During the late 1960's and early 1970's, the Corporation for Public Broadcasting sponsored an internship program, in which TV personnel from around the country could come to the center to study. The center's current director, Paul Kaufman, described what happened:

...what went on was the formation of a workshop environment into which came dozens and dozens of stunned producers and directors from all over the public broadcast stations... as a result, a lot of people in the system were exposed, and a lot of people in a sense went mad professionally, because Brice's personality and the general ambiance in the Center so strongly contrasted with the somewhat uptight and constrictive relationships at the stations.
One of the people who "went mad professionally" was Bill Roarty, who came as an intern in 1969 and then came back to stay in 1971. His memories provide insight into the atmosphere at the center and into Howard's teaching:
What happened in that six weeks was fascinating, because everything they were saying about television connected exactly with everything I had been told as a painting student. They were approaching it essentially the same way... it was material, it was surface... The connection was obvious and immediate to me; the thing I was working in, television, was a medium, and I had never thought of it that way before.

...The idea that Brice spoke about so beautifully was that if you did divorce broadcast from the making of television, you can cut away an enormous amount of very conventionalized and superfluous ritual... the making of programs for broadcast in the old sense was at the very least manipulative, and not in any way connected to what I thought of as the creative process. It goes right down the line... you can examine the vocabulary people developed, "control room", "camera shots", etc. Broadcast was eliminated from our discussion but really it was included all the time, as a poor relative.
Roarty goes on to describe a typical day at the center, which at that time was in one huge room:
Warner and I would be working on a complex sound composition and immediately to our left would be Stephen, designing a circuit and then on the other side of that would be Bill Gwin, looking at a tape, and over there would be Willard, working on light forms. You couldn't help but be completely excited by the thoughts and perceptions of all the people around you approaching things each in his own way.
From 1971 on, the Rockefeller Foundation gave support to a new program of the center's. Paul Kaufman recalls:
The time had come to try to see if you could do something about changing the moribund characteristics of teaching about television in the Universities... We began a project that lasted for three years, which initially had people from the Center going out and visiting a lot of campuses, bringing tapes along, going to art departments, essentially saying to University people, "Look here, here's something new and something interesting, and you can do it. It's important to do it because we are going to have to train a whole new generation of image-sensitive people, and the schools aren't doing it". Well, out of this group of initial visits, about 5 or 6 places kind of surfaced as possible workshop sites, and eventually these became more or less mini-Centers in themselves.
The center entered a highly productive period in the spring of 1972. Don Hallock, Bill Gwin, Willard Rosenquist, and Bill Roarty all produced some of their most beautiful tapes. (Some of these tapes will be discussed in the third section of this report.) In the fall, Warner Jepson and Stephen Beck embarked on a concert tour around the country, giving performances with their audio and video synthesizers, respectively.
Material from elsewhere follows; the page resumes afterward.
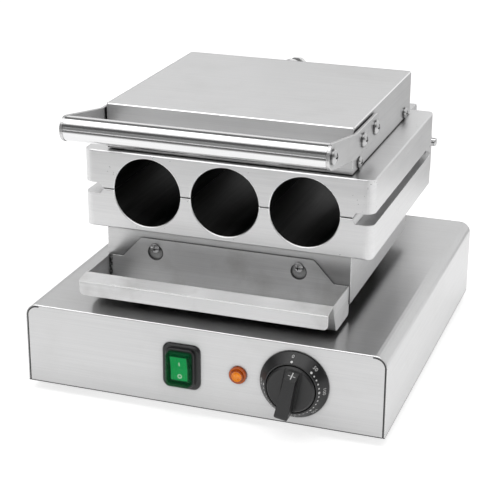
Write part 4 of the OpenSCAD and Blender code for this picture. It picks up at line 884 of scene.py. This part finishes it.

This burst of activity continued into the summer of 1973, when Don Hallock presented his "Videola" at the San Francisco Art Museum. Since that time, the direction of the center has been changing. There has been a shift from art to an interest in developing structural approaches to the medium. Paul Kaufman, the director, used the term "visual thinking" to describe his interest in finding a way of using all their experimentation of the preceding years to help figure out ways to get social, political, or philosophical ideas across on television without resorting to the traditional lecture form.

At any rate, the center as a place for aesthetic exploration is dissolving, and it leaves an empty space in the video world. Bill Gwin stumbled onto the old center in 1969 as a young painter, and here speaks about it as a place to learn:
It was lucky for me because I learned how to use things in a very slow and unpressured way. When I was first there, they had one black and white camera and one tape machine, and that was all. They added more equipment slowly, so I started off with the most basic kind of situation, and over a period of three years learned how to use all of that equipment. It was nice; there's no place like it anymore, which is a problem.